Git is a distributed version control system used to track changes in code and collaborate with others.
It allows developers to manage project history locally on their machine while synchronizing with remote repositories hosted on platforms like GitLab, GitHub, or Bitbucket.

Version Control - Install Git

Benefits of version control software

Version Control 2 - Install Git

1. Local Git Basics

When you initialize a repository on your computer, Git creates a .git folder that stores the project history.

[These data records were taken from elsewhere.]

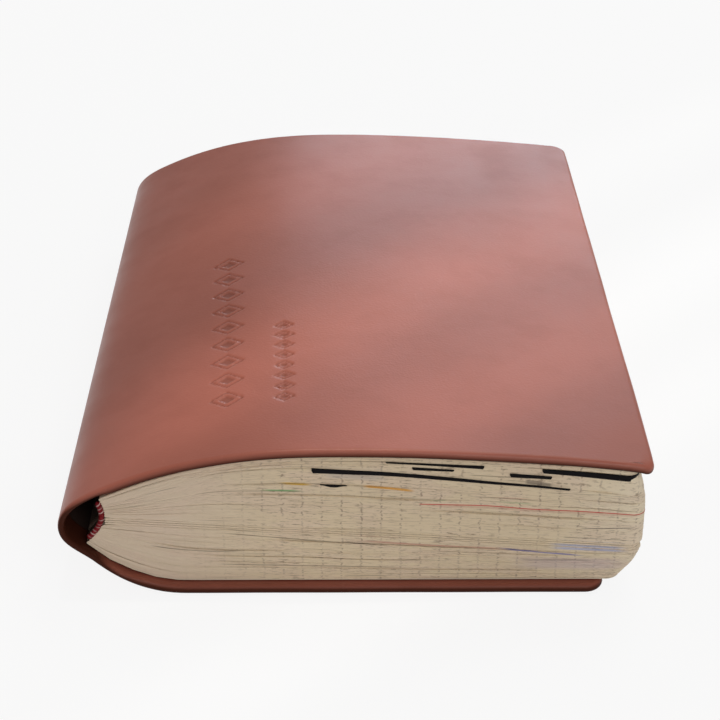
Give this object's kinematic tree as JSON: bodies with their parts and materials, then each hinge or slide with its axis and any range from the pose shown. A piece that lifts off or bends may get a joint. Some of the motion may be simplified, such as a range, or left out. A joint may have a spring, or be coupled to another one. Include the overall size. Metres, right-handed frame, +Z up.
{
  "type": "stamp album",
  "caption": "Closed soft-cover stamp album: padded leatherette cover on a loose hollow spine, sewn gridded leaves, headbands, black mount strips and hinged covers and leaves.",
  "frame": {"origin": "middle of the closed album's footprint, on the surface it lies on", "axes": "+X from the spine to the fore-edge, +Y from the tail to the head, +Z up through the closed album"},
  "size_m": [0.15, 0.212, 0.0434],
  "materials": {
    "cover_leatherette": "smooth padded leatherette, terracotta brown, soft sheen",
    "foam": "thin soft foam",
    "card": "grey-brown flexible card",
    "endpaper": "plain cream paper",
    "leaf_paper": "uncoated cream paper with a five millimetre grid",
    "spine_lining": "dark brown lining paper",
    "gauze": "open cotton gauze stiffened with glue",
    "headband": "red and white silk over a cord",
    "thread": "white linen thread",
    "black_mount": "black film stamp mount",
    "stamp_paper": "printed paper with perforated edges"
  },
  "bodies": {
    "back_cover": {"back_cover_leather": "cover_leatherette", "back_cover_foam": "foam", "back_cover_board": "card", "back_pastedown": "endpaper"},
    "lower_leaves": {"back_flyleaf": "endpaper", "section_01": "leaf_paper", "section_02": "leaf_paper", "section_03": "leaf_paper", "section_04": "leaf_paper", "section_05": "leaf_paper", "section_06": "leaf_paper", "section_07": "leaf_paper", "section_08": "leaf_paper", "sewing_thread_lower": "thread", "mull": "gauze", "headband_head": "headband", "headband_tail": "headband", "spine_leather": "cover_leatherette", "spine_lining": "spine_lining", "stamp_mounts_lower": "black_mount", "stamps_lower": "stamp_paper"},
    "turning_leaf_low": {"turning_leaf_low": "leaf_paper"},
    "turning_leaf_mid": {"turning_leaf_mid": "leaf_paper"},
    "turning_leaf_high": {"turning_leaf_high": "leaf_paper"},
    "upper_leaves": {"section_09": "leaf_paper", "section_10": "leaf_paper", "section_11": "leaf_paper", "section_12": "leaf_paper", "section_13": "leaf_paper", "section_14": "leaf_paper", "section_15": "leaf_paper", "section_16": "leaf_paper", "sewing_thread_upper": "thread", "black_mount_strips": "black_mount", "stamp_mounts_upper": "black_mount", "stamps_upper": "stamp_paper"},
    "front_flyleaf": {"front_flyleaf": "endpaper"},
    "front_cover": {"front_cover_leather": "cover_leatherette", "front_cover_foam": "foam", "front_cover_board": "card", "front_pastedown": "endpaper"}
  },
  "joints": [
    {"name": "back_cover_hinge", "type": "hinge", "parent": "back_cover", "child": "lower_leaves", "pos_m": [-0.053, 0, 0.00155], "axis": [0, 1, 0], "range_deg": [-35, 0], "deforming": ["spine_leather", "spine_lining", "mull"]},
    {"name": "centre_fold", "type": "hinge", "parent": "lower_leaves", "child": "upper_leaves", "pos_m": [-0.06338, 0, 0.02241], "axis": [0, 1, 0], "range_deg": [-75, 0], "deforming": ["spine_leather", "spine_lining", "mull", "headband_head", "headband_tail"]},
    {"name": "front_cover_hinge", "type": "hinge", "parent": "upper_leaves", "child": "front_cover", "pos_m": [-0.061, 0, 0.03317], "axis": [0, -1, 0], "range_deg": [0, 182], "deforming": ["spine_leather", "spine_lining", "mull"]},
    {"name": "front_flyleaf_fold", "type": "hinge", "parent": "upper_leaves", "child": "front_flyleaf", "pos_m": [-0.05883, 0, 0.0309], "axis": [0, -1, 0], "range_deg": [0, 36.4]},
    {"name": "turning_leaf_low_fold", "type": "hinge", "parent": "lower_leaves", "child": "turning_leaf_low", "pos_m": [-0.06325, 0, 0.0206], "axis": [0, 1, 0], "range_deg": [-18.75, 0]},
    {"name": "turning_leaf_mid_fold", "type": "hinge", "parent": "lower_leaves", "child": "turning_leaf_mid", "pos_m": [-0.06321, 0, 0.02125], "axis": [0, 1, 0], "range_deg": [-37.5, 0]},
    {"name": "turning_leaf_high_fold", "type": "hinge", "parent": "lower_leaves", "child": "turning_leaf_high", "pos_m": [-0.06317, 0, 0.02189], "axis": [0, 1, 0], "range_deg": [-56.25, 0]}
  ],
  "couplings": [
    {"joint": "front_flyleaf_fold", "follows": "front_cover_hinge", "ratio": 0.2},
    {"joint": "turning_leaf_low_fold", "follows": "centre_fold", "ratio": 0.25},
    {"joint": "turning_leaf_mid_fold", "follows": "centre_fold", "ratio": 0.5},
    {"joint": "turning_leaf_high_fold", "follows": "centre_fold", "ratio": 0.75}
  ]
}
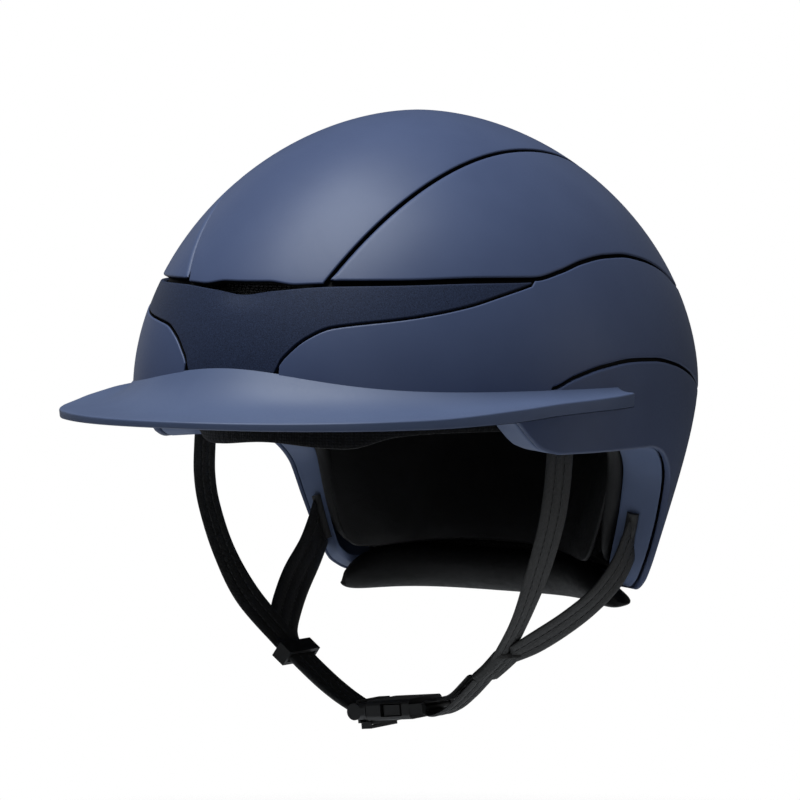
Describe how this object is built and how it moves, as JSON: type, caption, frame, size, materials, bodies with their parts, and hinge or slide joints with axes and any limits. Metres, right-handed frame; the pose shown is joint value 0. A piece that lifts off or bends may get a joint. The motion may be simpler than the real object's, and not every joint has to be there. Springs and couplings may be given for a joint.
{
  "type": "equestrian riding helmet",
  "caption": "Panelled riding helmet with a wide moulded brim, padded lining and a chin harness with a side-release buckle.",
  "frame": {"origin": "middle of the head opening, on the midplane, level with the top of the brim's rear ends", "axes": "front of the helmet is -Y, the wearer's left is +X, the crown is +Z"},
  "size_m": [0.2396, 0.3197, 0.2637],
  "materials": {
    "shell_navy": "soft-touch matte",
    "brim_navy": "soft-touch matte",
    "band_navy": "fine-grained suede-like insert",
    "black_plastic": "satin moulded plastic",
    "foam": "expanded beads",
    "mesh": "open mesh",
    "lining": "brushed knit",
    "leatherette": "smooth satin",
    "webbing": "pebbled, two stitch rows",
    "steel": "plated"
  },
  "bodies": {
    "helmet": {"crown_panel": "shell_navy", "left_upper_panel": "shell_navy", "right_upper_panel": "shell_navy", "front_band": "band_navy", "left_side_panel": "shell_navy", "right_side_panel": "shell_navy", "lower_shell": "shell_navy", "brim": "brim_navy", "brim_screws": "steel", "under_shell": "black_plastic", "impact_liner": "foam", "front_vent_mesh": "mesh", "rear_vent_mesh": "mesh", "rim_wrap": "brim_navy", "crown_pad": "lining", "brow_pad": "lining", "left_side_pad": "lining", "right_side_pad": "lining", "rear_pad": "leatherette", "nape_pad": "leatherette", "strap_anchor_bars": "steel", "left_front_strap": "webbing", "right_front_strap": "webbing", "left_rear_strap": "webbing", "right_rear_strap": "webbing", "left_sewn_patch": "webbing"},
    "chin_loop": {"left_chin_strap": "webbing", "right_chin_strap": "webbing", "buckle_socket": "black_plastic"},
    "slider": {"strap_slider": "black_plastic"},
    "clip": {"buckle_clip": "black_plastic", "strap_tail": "webbing"},
    "prong_front": {"front_prong": "black_plastic"},
    "prong_rear": {"rear_prong": "black_plastic"},
    "keeper": {"tail_keeper": "black_plastic"}
  },
  "joints": [
    {"name": "chin_loop_swing", "type": "hinge", "parent": "helmet", "child": "chin_loop", "pos_m": [0, -0.0196, -0.118], "axis": [1, 0, 0], "range_deg": [-40, 50], "deforming": ["left_chin_strap", "right_chin_strap", "left_sewn_patch", "right_front_strap", "right_rear_strap"]},
    {"name": "slider_shift", "type": "slide", "parent": "chin_loop", "child": "slider", "axis": [0.809, 0, -0.5878], "range_m": [0, 0.012]},
    {"name": "buckle_release", "type": "slide", "parent": "chin_loop", "child": "clip", "axis": [-0.9934, 0, -0.1149], "range_m": [0, 0.02], "deforming": ["right_chin_strap", "front_prong", "rear_prong"]},
    {"name": "front_prong_press", "type": "hinge", "parent": "clip", "child": "prong_front", "pos_m": [-0.0045, -0.0274, -0.1381], "axis": [-0.1149, 0, 0.9934], "range_deg": [0, 6], "stiffness_Nm_per_rad": 0.3},
    {"name": "rear_prong_press", "type": "hinge", "parent": "clip", "child": "prong_rear", "pos_m": [-0.0045, -0.0126, -0.1381], "axis": [0.1149, 0, -0.9934], "range_deg": [0, 6], "stiffness_Nm_per_rad": 0.3},
    {"name": "keeper_shift", "type": "slide", "parent": "clip", "child": "keeper", "axis": [0.9934, 0, 0.1149], "range_m": [0, 0.003]}
  ]
}
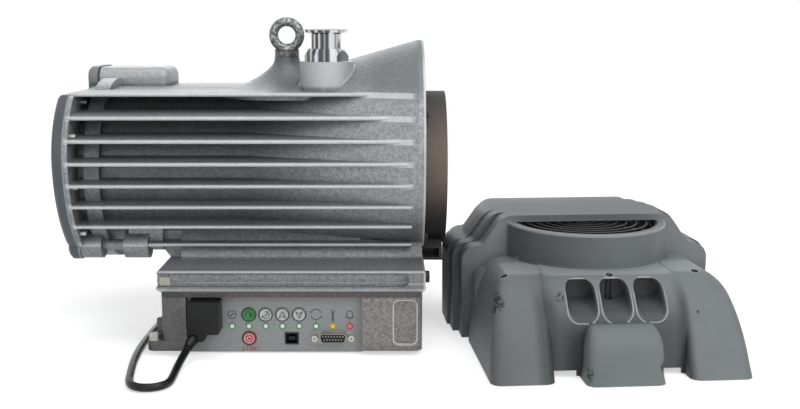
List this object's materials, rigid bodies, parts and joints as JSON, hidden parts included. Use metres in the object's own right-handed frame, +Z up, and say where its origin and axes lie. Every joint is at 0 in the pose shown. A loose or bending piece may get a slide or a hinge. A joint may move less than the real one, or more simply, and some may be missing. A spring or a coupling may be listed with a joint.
{
  "type": "dry scroll vacuum pump",
  "caption": "Dry scroll vacuum pump with finned cast body, lifting eye, flanged inlet, button panel, mains lead and a slatted fan cowl standing beside it.",
  "frame": {"origin": "on the standing plane, under the middle of the base and below the crankshaft axis", "axes": "+X along the crankshaft from the motor end to the fan end, +Y away from the control panel, +Z up through the inlet"},
  "size_m": [0.6398, 0.4798, 0.3021],
  "materials": {
    "cast_aluminium": "sand-cast, fins ground bright at their edges",
    "cover_casting": "smooth blue-grey casting",
    "machined_aluminium": "machined",
    "steel": "ground",
    "zinc_steel": "zinc plated",
    "forged_steel": "forged and galvanised",
    "polished_steel": "turned and polished",
    "motor_iron": "laminated",
    "copper": "varnished copper wire",
    "shroud_metal": "dark brushed coat",
    "base_casting": "cast and painted warm grey",
    "panel_metal": "matt silver",
    "black_plastic": "fine grained",
    "cowl_plastic": "moulded grey",
    "guard_wire": "black coated wire",
    "rubber": "matt",
    "cord_rubber": "smooth sheath",
    "button_white": "white cap with dark rim",
    "button_green": "green cap",
    "button_red": "red cap",
    "lamp_green": "clear lens with green rim",
    "lamp_yellow": "yellow lens",
    "lamp_red": "red lens",
    "circuit_board": "green resist"
  },
  "bodies": {
    "pump": {"pump_casing": "cast_aluminium", "end_cover": "cover_casting", "end_cover_screws": "zinc_steel", "rear_bearing": "steel", "front_bearing": "steel", "stator_core": "motor_iron", "stator_windings": "copper", "bearing_carrier": "machined_aluminium", "carrier_screws": "zinc_steel", "bearing_retainer": "steel", "bellows": "polished_steel", "fixed_scroll": "machined_aluminium", "scroll_screws": "zinc_steel", "fan_ring": "shroud_metal", "fan_ring_screws": "zinc_steel", "shroud_screw": "shroud_metal", "lifting_eye": "forged_steel", "inlet_port": "polished_steel", "inlet_strainer": "polished_steel", "exhaust_port": "polished_steel", "base_housing": "base_casting", "pedestal_bolts": "zinc_steel", "foot_lug_bolts": "zinc_steel", "base_plate": "base_casting", "rubber_feet": "rubber", "foot_screws": "zinc_steel", "control_panel": "panel_metal", "button_switches": "black_plastic", "green_lamps": "lamp_green", "yellow_lamp": "lamp_yellow", "red_lamp": "lamp_red", "control_board": "circuit_board", "board_spacers": "zinc_steel", "usb_socket": "polished_steel", "remote_shell": "polished_steel", "remote_insert": "black_plastic", "remote_jackscrews": "zinc_steel", "mains_inlet": "black_plastic", "mains_connector": "black_plastic", "lead_relief": "cord_rubber", "mains_lead": "cord_rubber", "mains_lead_coil": "cord_rubber", "mains_lead_tail": "cord_rubber", "coil_tie": "black_plastic", "mains_plug": "black_plastic", "plug_pins": "polished_steel"},
    "crank": {"crankshaft": "steel", "rotor": "motor_iron", "counterweight": "steel"},
    "orbiting": {"orbiting_scroll": "machined_aluminium", "orbit_bearing": "steel"},
    "fan": {"fan_impeller": "black_plastic"},
    "cowl": {"fan_cowl": "cowl_plastic", "cowl_grille": "guard_wire"},
    "start_button_body": {"start_button": "button_green"},
    "standby_button_body": {"standby_button": "button_white"},
    "speed_up_button_body": {"speed_up_button": "button_white"},
    "speed_down_button_body": {"speed_down_button": "button_white"},
    "stop_button_body": {"stop_button": "button_red"}
  },
  "joints": [
    {"name": "shaft_spin", "type": "hinge", "parent": "pump", "child": "crank", "pos_m": [0, 0, 0.155], "axis": [1, 0, 0], "continuous": true},
    {"name": "orbit_pin", "type": "hinge", "parent": "crank", "child": "orbiting", "pos_m": [0, 0, 0.15885], "axis": [1, 0, 0], "continuous": true},
    {"name": "fan_spin", "type": "hinge", "parent": "pump", "child": "fan", "pos_m": [0.12, 0, 0.155], "axis": [1, 0, 0], "continuous": true},
    {"name": "start_button_press", "type": "slide", "parent": "pump", "child": "start_button_body", "axis": [0, 1, 0], "range_m": [0, 0.0005], "stiffness_N_per_m": 1000, "springref_m": -0.0005},
    {"name": "standby_button_press", "type": "slide", "parent": "pump", "child": "standby_button_body", "axis": [0, 1, 0], "range_m": [0, 0.0005], "stiffness_N_per_m": 1000, "springref_m": -0.0005},
    {"name": "speed_up_button_press", "type": "slide", "parent": "pump", "child": "speed_up_button_body", "axis": [0, 1, 0], "range_m": [0, 0.0005], "stiffness_N_per_m": 1000, "springref_m": -0.0005},
    {"name": "speed_down_button_press", "type": "slide", "parent": "pump", "child": "speed_down_button_body", "axis": [0, 1, 0], "range_m": [0, 0.0005], "stiffness_N_per_m": 1000, "springref_m": -0.0005},
    {"name": "stop_button_press", "type": "slide", "parent": "pump", "child": "stop_button_body", "axis": [0, 1, 0], "range_m": [0, 0.0005], "stiffness_N_per_m": 1000, "springref_m": -0.0005},
    {"name": "cowl_lift", "type": "slide", "parent": "pump", "child": "cowl", "axis": [0, 0, 1], "range_m": [0, 0.2]}
  ],
  "couplings": [
    {"joint": "orbit_pin", "follows": "shaft_spin", "ratio": -1}
  ]
}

# Create a new Git repository
git init

# Clone an existing repository
git clone https://gitlab.com/username/project.git

# Check repository status
git status

Committing Changes

# Add files to staging
git add file.txt

# Commit changes with a message
git commit -m "Add new feature"

2. Working with Branches

Branches allow you to work on new features without affecting the main code.


# Create a new branch
git branch feature-xyz

# Switch to a branch
git checkout feature-xyz

# Create and switch at the same time
git checkout -b feature-xyz

Merging branches:


# Switch to main branch
git checkout main

# Merge feature branch into main
git merge feature-xyz

3. Remote Repositories (GitLab, GitHub, etc.)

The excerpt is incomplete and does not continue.